シンダーエラ楽曲の主人公には、様々な災難が降りかかる。しかしそのどれもが自らの罪に起因するもので、それに気付き、償っていくことでしか幸福には近付けない。
嘆いて望めばなんでも与えられたシンデレラのような物語など存在しない、自らの過ちにもがき苦しみ学び気付き、それを乗り越えた先で初めて掴めるのが幸せというものなのだと語りかけてくるようだ。

すべての罪を乗り越えた人間などどれくらいいるだろうか。ある程度歳を重ねた人であっても完全無欠な人などおらず、何度でも過ちを繰り返し、その度に学び、重ねた罪を禊ぎ払いながら生きていくものなのではないだろうか。

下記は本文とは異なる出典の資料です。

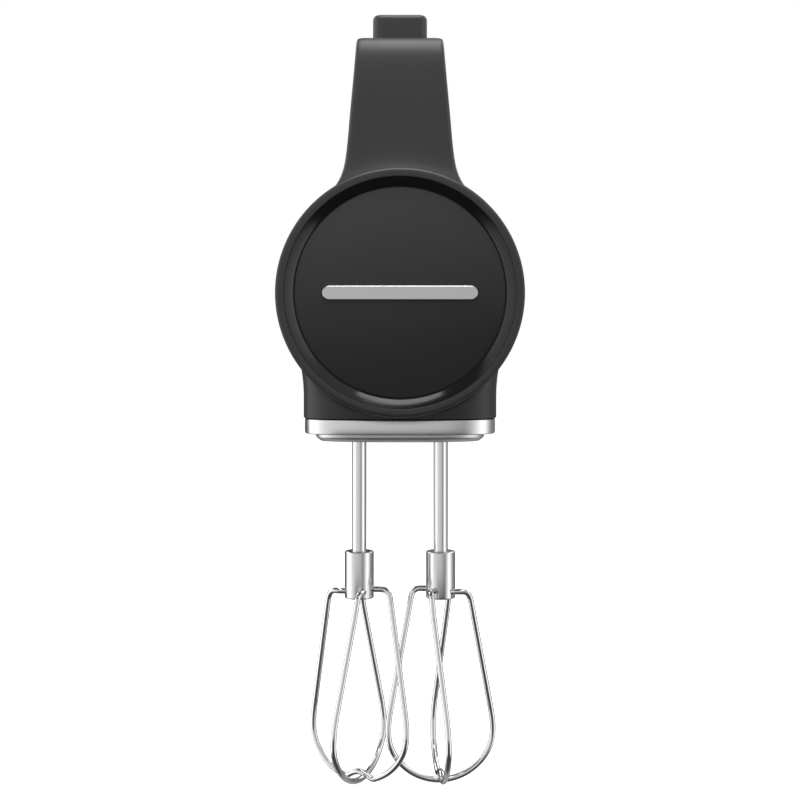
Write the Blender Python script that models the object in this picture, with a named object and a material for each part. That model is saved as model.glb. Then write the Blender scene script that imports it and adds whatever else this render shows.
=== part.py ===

シンダーエラの楽曲はそれぞれが、人が心の中に抱える罪=闇に寄り添えるものであるように感じる。それがどの曲かは人によって違うだろうが、人それぞれの傷口に優しく染みてくる曲があるのではないだろうか。実際に筆者は「Pride」を聴いていると身につまされて泣けてくる。

「YHWH」は太陽のように天高くに存在し、シンダーエラの楽曲世界に幾重もの光を降らす、まさに象徴と呼ぶに相応しい楽曲であると言えるだろう。

どれだけ罪を重ねてもその先に赦しがあるのだとしたら、救いがらあるのだとしたら、それはどれほど心強いことだろうか。
楽曲世界の象徴でもあり、もがき苦しむことを諦めない理由にもなる希望の象徴でもあるのだ。

長く曲がりくねったトンネルの先に見える光、暗雲の隙間から差す光芒、それがあるからこそ人は罪に光を当て、気付き、向き合うことができる。

これから広がっていく世界を音に、そして舞台に顕現させていくのもこの曲の役割だ。
この曲があるからこそ、これまでの曲もこれからの曲も瑞々しい輝きを放ち得るのである。